View from Mount Misery overlook in Pachaug State Forest, Connecticut, Aug. 25, 2018. (Greg Cook photo)
View from Mount Misery overlook in Pachaug State Forest, Connecticut, Aug. 25, 2018. (Greg Cook photo)

An article from Wonderland’s series about Miserable Places:

They say the name Mount Misery comes from the lousy farming conditions English colonists found when they settled Voluntown, Connecticut, in the early 1700s. Now the 441-foot-tall rise in Pachaug State Forest—at the eastern end of the state, just over the border from Rhode Island—is recommended as a pleasant place for viewing fall foliage or to stop on your way to the nearby Rhododendron Sanctuary Trail, which blooms spectacularly in June and July.

“It’s the most popular trail in the Pachaug,” David Lees of Norwich, a retired computer programmer who maintains the blue-blazed Pachaug Trail that leads to Mount Misery, told New London’s The Day newspaper in 2010.

The mild climb from the trailhead at Cutoff Road through pitch pines, white pines and highbush blueberries to the top of Misery takes about a half-hour. The rocky rise offers an okay view of oak, maple, white pine, red and white cedar, and eastern hemlock forest—all the way to Rhode Island.

When English colonists arrived, the forest was tribal land of the Narragansett, Pequot, and Mohegan peoples. The name Pachaug—of the forest and the Pachaug River that winds through it—is said to come from a Native American term meaning bend or turn in the river.
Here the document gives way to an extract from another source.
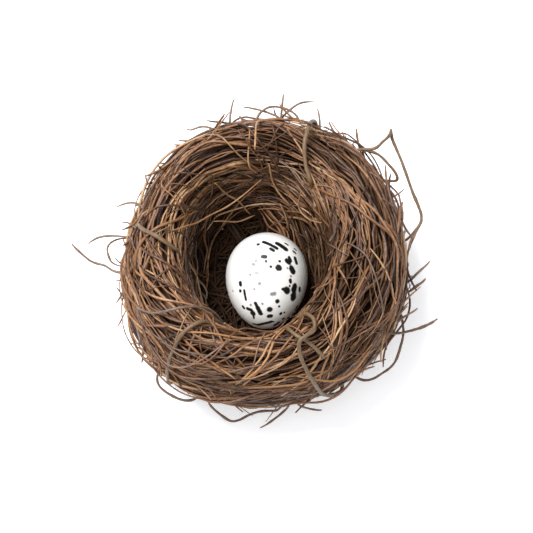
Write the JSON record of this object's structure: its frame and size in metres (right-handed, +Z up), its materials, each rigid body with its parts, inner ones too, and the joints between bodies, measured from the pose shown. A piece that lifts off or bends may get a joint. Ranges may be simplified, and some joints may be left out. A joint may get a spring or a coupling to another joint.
{
  "type": "bird nest with an egg",
  "caption": "Small woven cup nest of fine brown roots and vines with loose twig ends, and a white speckled egg lying in its deep round hollow.",
  "frame": {"origin": "middle of the flat foot that the nest stands on", "axes": "+Z up out of the hollow, +Y along the egg towards its blunt end, +X across the nest towards the thicker wall"},
  "size_m": [0.1128, 0.0985, 0.0491],
  "materials": {
    "bark": "matte",
    "vine": "matte",
    "shell": "satin"
  },
  "bodies": {
    "root": {"egg": "shell", "twig_far_arc": "bark", "twig_far_dark_stub": "bark", "twig_far_left": "bark", "twig_far_left_upright": "bark", "twig_far_lying": "bark", "twig_far_right_stub": "bark", "twig_far_spur": "bark", "twig_far_sweep": "bark", "twig_far_upright": "bark", "twig_left_bow": "bark", "twig_left_crooked": "bark", "twig_left_dark_stub": "bark", "twig_left_long": "bark", "twig_left_low_tan": "bark", "twig_left_lowest": "bark", "twig_left_rim_end": "bark", "twig_left_tan": "bark", "twig_left_upright": "bark", "twig_lower_left_bow": "bark", "twig_lower_left_stub": "bark", "twig_near_left_bow": "bark", "twig_near_right": "bark", "twig_near_tan": "bark", "twig_right_bow": "bark", "twig_right_dark_fork": "bark", "twig_right_lowest": "bark", "twig_right_middle": "bark", "twig_right_spur": "bark", "twig_right_upper_fork": "bark", "twig_upper_left": "bark", "vine_far_rim": "vine", "vine_knot": "vine", "vine_knot_stub": "vine", "vine_left_rim": "vine", "vine_near_left_rim": "vine", "vine_right_bow": "vine", "vine_upper_right_hook": "vine", "woven_cup": "bark"}
  },
  "joints": []
}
As English settlers encroached on indigenous land, disputes arose that eventually sparked an uprising in 1675. Wampanoag, Nipmuck, Pocumtuck and Narragansett tribes hoped to drive the English out. They were led by Wampanoag Sachem Metacom (also known as Metacomet or King Philip, the name given to him by the English). He was the son of Massasoit, the Wampanoag leader who had supported the Plymouth “pilgrims” when they first arrived.

King Philip’s War, as the English called it, lasted 14 months, with devastating fighting, raids on settlements, and destruction of crops. Members of the Mohegan, Pequot and Nauset tribes sided with the English. Fighting ended in August 1676 when Metacom was cornered and killed at Mount Hope in Rhode Island. The English colonists captured his wife and a 9-year-old and sold them into slavery in the West Indies.

Mount Misery in Pachaug State Forest, Connecticut, Aug. 25, 2018. (Greg Cook photo)
Mount Misery in Pachaug State Forest, Connecticut, Aug. 25, 2018. (Greg Cook photo)

In October, 1696, Lieutenant Thomas Leffingwell of Norwich and Sergeant John Frink of Stonington appealed to the colonial government “that they, with the rest of the English volunteers in the former wars, might have a plantation granted to them,” Ellen D. Larned reported in her 1874 “History of Winham County, Connecticut.” In 1700, the English war veterans were granted six square miles “to be taken up out of some of the conquered land,” roughly 11 miles east of Norwich, Connecticut, and 22 miles from Providence. They called it Volunteers’ Town, which was condensed to Voluntown, as it was incorporated in 1721. Settlers came mostly from Norwich, New London and Stonington. “Swamps, rocks and poor soil made the area not very attractive,” according to the Voluntown Historical Society.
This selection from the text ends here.